>> START GIVEN RECORDS

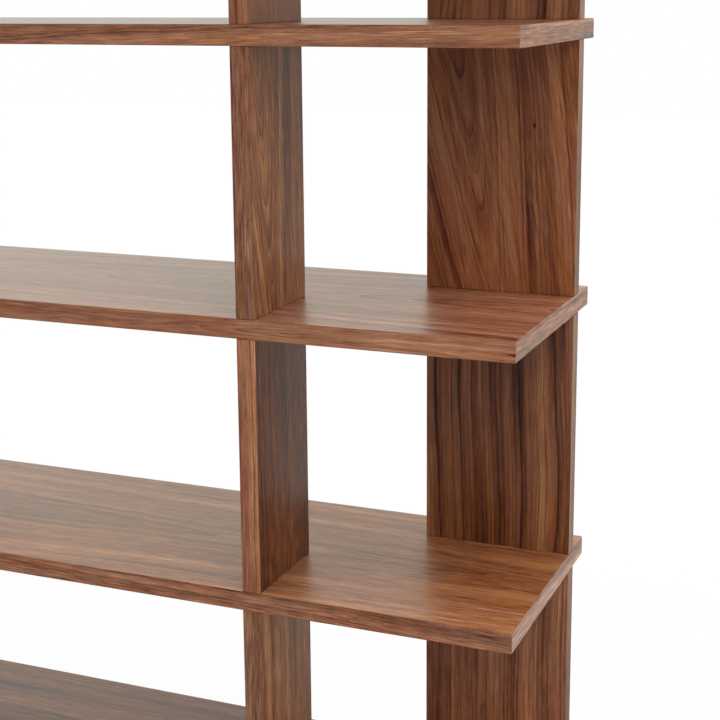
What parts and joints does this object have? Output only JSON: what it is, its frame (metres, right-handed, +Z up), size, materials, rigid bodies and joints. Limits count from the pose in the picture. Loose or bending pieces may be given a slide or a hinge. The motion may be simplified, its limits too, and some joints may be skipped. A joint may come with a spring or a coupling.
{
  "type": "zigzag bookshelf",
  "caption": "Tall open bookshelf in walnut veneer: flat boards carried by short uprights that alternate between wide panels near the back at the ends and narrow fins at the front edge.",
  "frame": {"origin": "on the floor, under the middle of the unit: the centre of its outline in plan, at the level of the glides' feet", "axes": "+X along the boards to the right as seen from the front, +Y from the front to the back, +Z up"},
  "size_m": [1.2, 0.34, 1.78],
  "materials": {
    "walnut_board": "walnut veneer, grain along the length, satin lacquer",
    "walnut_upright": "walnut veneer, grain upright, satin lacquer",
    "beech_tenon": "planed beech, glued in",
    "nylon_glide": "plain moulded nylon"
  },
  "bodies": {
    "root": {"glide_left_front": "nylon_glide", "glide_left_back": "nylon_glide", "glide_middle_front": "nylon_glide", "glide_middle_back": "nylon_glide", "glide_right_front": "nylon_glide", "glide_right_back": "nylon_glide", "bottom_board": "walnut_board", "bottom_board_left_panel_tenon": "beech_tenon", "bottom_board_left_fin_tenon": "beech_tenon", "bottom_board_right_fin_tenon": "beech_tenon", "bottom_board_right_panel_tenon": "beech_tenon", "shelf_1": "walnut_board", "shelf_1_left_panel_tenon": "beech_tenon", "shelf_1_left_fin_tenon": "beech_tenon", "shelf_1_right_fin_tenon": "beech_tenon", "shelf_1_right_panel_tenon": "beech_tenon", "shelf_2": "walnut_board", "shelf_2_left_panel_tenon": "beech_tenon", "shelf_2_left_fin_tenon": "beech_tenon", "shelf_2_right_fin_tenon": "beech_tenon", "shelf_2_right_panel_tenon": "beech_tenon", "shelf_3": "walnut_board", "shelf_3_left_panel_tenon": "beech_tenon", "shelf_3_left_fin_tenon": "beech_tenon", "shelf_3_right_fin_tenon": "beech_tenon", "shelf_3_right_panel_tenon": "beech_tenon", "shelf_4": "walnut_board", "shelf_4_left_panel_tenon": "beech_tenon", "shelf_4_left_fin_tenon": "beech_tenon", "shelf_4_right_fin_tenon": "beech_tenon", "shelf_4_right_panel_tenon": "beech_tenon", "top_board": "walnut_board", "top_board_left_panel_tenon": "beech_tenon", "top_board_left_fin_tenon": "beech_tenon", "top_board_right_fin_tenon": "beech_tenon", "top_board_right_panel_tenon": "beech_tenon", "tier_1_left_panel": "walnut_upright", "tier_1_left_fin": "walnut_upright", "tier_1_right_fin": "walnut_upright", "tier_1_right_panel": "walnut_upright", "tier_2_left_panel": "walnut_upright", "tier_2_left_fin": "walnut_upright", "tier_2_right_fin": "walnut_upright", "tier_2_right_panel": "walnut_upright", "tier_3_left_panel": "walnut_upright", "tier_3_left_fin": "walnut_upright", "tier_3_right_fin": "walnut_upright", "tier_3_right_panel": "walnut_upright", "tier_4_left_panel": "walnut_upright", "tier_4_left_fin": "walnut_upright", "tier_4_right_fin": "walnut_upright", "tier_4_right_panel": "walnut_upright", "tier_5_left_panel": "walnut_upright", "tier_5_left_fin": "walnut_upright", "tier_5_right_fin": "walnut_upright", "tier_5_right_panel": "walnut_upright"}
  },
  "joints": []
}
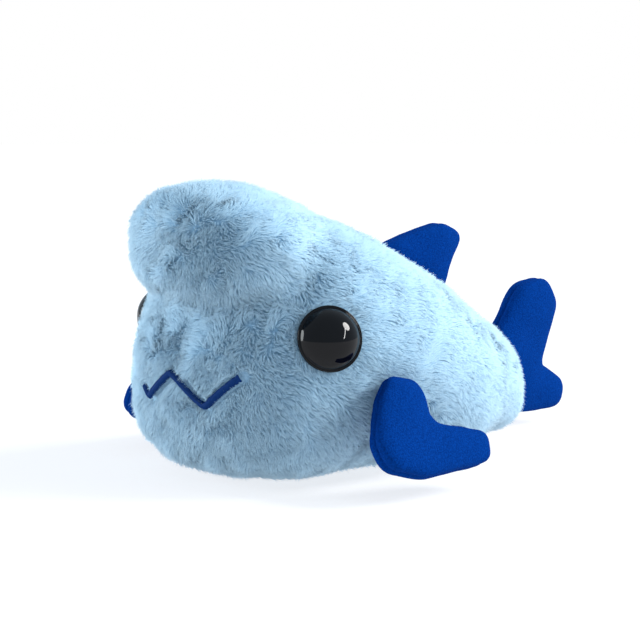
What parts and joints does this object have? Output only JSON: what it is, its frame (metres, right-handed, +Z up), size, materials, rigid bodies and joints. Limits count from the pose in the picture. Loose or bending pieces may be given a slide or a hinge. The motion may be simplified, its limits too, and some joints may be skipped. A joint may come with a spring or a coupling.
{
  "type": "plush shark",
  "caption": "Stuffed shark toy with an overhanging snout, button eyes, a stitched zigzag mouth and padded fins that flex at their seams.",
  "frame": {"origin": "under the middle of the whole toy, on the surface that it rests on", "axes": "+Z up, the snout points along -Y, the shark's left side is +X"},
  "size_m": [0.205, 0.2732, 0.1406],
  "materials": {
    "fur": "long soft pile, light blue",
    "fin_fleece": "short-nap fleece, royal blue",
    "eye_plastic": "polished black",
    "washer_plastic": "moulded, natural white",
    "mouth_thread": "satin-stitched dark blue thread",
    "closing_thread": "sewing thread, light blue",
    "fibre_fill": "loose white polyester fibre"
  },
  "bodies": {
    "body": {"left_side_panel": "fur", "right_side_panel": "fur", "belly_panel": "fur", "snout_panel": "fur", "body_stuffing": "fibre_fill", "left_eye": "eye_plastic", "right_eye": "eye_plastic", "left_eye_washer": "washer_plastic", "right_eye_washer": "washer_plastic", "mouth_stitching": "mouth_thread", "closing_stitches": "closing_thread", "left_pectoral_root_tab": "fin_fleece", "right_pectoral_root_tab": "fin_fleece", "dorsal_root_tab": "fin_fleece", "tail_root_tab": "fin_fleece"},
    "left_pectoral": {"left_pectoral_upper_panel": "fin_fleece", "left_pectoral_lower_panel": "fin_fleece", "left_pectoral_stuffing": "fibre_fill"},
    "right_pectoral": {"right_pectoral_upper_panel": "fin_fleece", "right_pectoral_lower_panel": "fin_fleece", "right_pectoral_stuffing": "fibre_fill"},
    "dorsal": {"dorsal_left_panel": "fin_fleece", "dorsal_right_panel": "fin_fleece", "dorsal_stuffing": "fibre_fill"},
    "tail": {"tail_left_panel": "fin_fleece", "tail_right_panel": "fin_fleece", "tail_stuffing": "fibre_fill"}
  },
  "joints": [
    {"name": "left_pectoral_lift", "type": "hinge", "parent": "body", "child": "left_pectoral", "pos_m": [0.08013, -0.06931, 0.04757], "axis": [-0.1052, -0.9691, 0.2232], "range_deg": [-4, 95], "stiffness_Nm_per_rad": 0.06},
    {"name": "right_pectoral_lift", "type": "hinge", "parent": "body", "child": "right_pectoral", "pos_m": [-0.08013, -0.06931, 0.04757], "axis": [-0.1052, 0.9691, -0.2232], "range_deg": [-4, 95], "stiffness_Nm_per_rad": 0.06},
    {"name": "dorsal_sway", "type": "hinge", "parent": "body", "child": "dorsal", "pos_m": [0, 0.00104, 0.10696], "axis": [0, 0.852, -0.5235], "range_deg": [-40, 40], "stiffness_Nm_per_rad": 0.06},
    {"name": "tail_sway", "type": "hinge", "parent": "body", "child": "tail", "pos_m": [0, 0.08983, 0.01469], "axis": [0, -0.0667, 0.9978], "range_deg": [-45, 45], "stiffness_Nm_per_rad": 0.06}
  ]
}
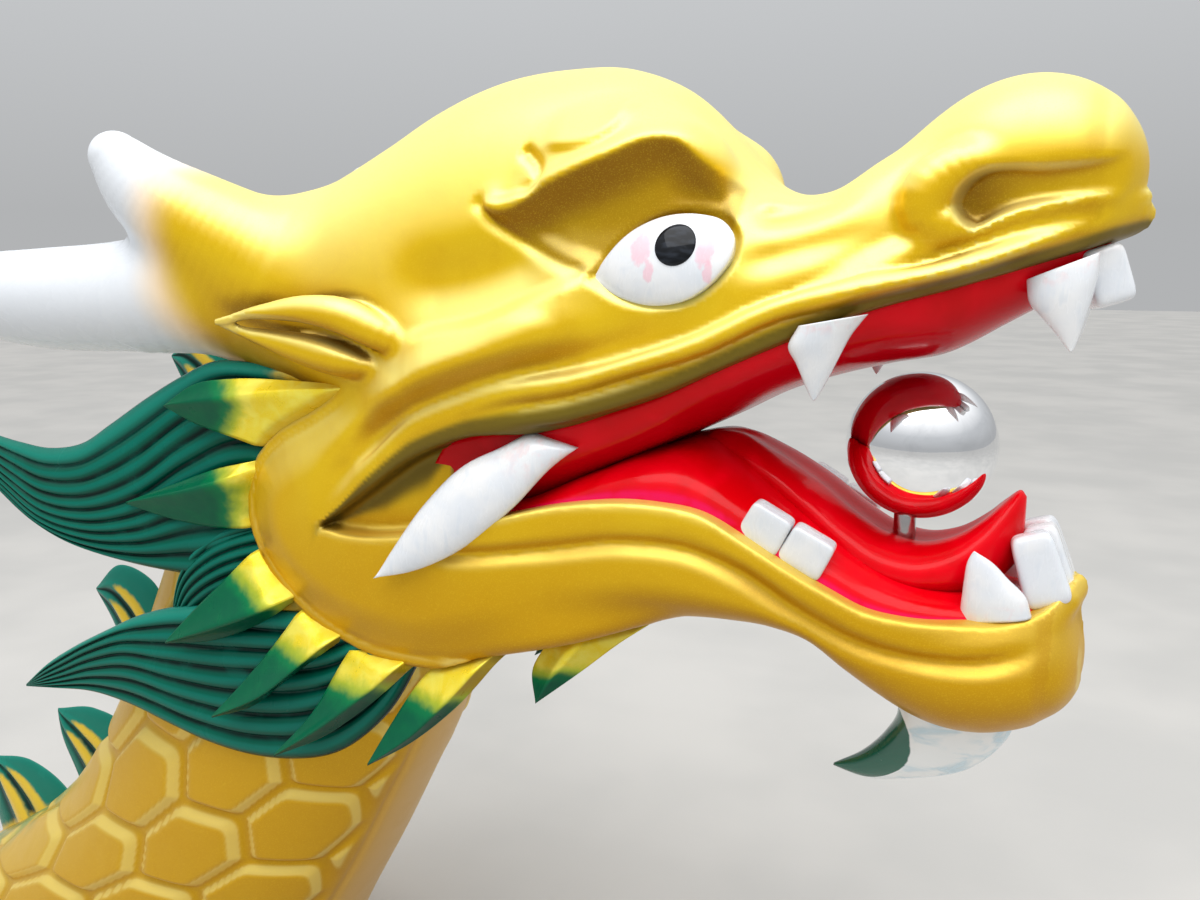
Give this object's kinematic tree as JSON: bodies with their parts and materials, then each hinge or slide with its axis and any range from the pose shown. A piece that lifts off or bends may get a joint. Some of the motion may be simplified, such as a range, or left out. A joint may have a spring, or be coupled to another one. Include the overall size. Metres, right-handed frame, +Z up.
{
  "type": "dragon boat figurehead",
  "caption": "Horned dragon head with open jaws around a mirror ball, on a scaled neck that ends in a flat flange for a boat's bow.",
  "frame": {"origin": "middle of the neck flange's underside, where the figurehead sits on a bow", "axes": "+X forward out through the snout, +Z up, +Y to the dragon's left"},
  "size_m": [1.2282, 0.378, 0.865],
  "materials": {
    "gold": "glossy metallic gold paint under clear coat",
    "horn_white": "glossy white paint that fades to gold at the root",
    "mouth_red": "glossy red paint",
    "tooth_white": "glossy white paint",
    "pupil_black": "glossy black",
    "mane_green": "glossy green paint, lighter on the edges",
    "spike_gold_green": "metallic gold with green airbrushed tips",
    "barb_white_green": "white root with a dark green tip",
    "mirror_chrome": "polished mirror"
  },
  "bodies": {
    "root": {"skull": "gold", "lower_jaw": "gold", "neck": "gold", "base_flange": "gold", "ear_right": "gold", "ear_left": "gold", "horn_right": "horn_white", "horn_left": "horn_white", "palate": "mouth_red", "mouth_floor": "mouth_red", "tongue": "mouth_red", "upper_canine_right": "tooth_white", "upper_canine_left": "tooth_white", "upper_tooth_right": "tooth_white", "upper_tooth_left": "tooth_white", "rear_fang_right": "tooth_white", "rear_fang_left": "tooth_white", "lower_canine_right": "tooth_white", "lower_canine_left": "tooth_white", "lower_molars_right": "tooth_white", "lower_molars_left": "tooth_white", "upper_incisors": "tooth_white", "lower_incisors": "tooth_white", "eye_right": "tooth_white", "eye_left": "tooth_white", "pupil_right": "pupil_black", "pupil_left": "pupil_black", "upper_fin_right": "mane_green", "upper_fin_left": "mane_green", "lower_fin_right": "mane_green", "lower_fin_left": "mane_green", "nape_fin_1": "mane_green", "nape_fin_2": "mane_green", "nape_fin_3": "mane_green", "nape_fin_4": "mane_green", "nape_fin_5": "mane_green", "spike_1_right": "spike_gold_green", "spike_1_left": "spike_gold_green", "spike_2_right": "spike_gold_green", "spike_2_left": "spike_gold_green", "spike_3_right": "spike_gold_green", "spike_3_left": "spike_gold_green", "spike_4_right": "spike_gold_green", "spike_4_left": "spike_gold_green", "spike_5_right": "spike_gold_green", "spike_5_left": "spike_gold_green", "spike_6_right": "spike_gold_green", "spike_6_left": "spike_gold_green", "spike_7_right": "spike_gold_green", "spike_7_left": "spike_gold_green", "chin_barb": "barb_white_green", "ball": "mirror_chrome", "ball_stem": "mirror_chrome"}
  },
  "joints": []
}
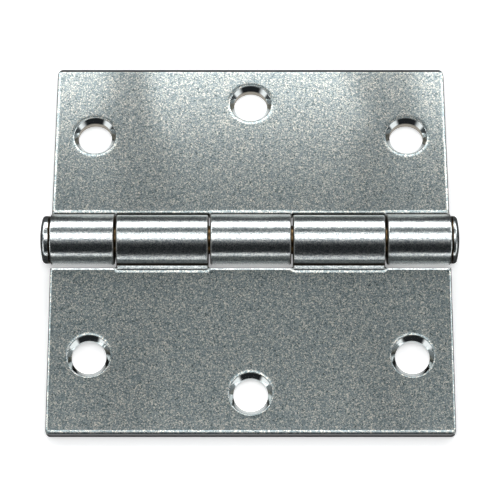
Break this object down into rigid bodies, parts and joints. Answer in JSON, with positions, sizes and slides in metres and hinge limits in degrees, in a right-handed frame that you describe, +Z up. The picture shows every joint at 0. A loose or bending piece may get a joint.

>> END GIVEN RECORDS

▶ **WRITTEN REQUEST**
Return all lines of the material above in which the word "object" occurs.

▶ **WRITTEN RESPONSE**
What parts and joints does this object have? Output only JSON: what it is, its frame (metres, right-handed, +Z up), size, materials, rigid bodies and joints. Limits count from the pose in the picture. Loose or bending pieces may be given a slide or a hinge. The motion may be simplified, its limits too, and some joints may be skipped. A joint may come with a spring or a coupling.
What parts and joints does this object have? Output only JSON: what it is, its frame (metres, right-handed, +Z up), size, materials, rigid bodies and joints. Limits count from the pose in the picture. Loose or bending pieces may be given a slide or a hinge. The motion may be simplified, its limits too, and some joints may be skipped. A joint may come with a spring or a coupling.
Give this object's kinematic tree as JSON: bodies with their parts and materials, then each hinge or slide with its axis and any range from the pose shown. A piece that lifts off or bends may get a joint. Some of the motion may be simplified, such as a range, or left out. A joint may have a spring, or be coupled to another one. Include the overall size. Metres, right-handed frame, +Z up.
Break this object down into rigid bodies, parts and joints. Answer in JSON, with positions, sizes and slides in metres and hinge limits in degrees, in a right-handed frame that you describe, +Z up. The picture shows every joint at 0. A loose or bending piece may get a joint.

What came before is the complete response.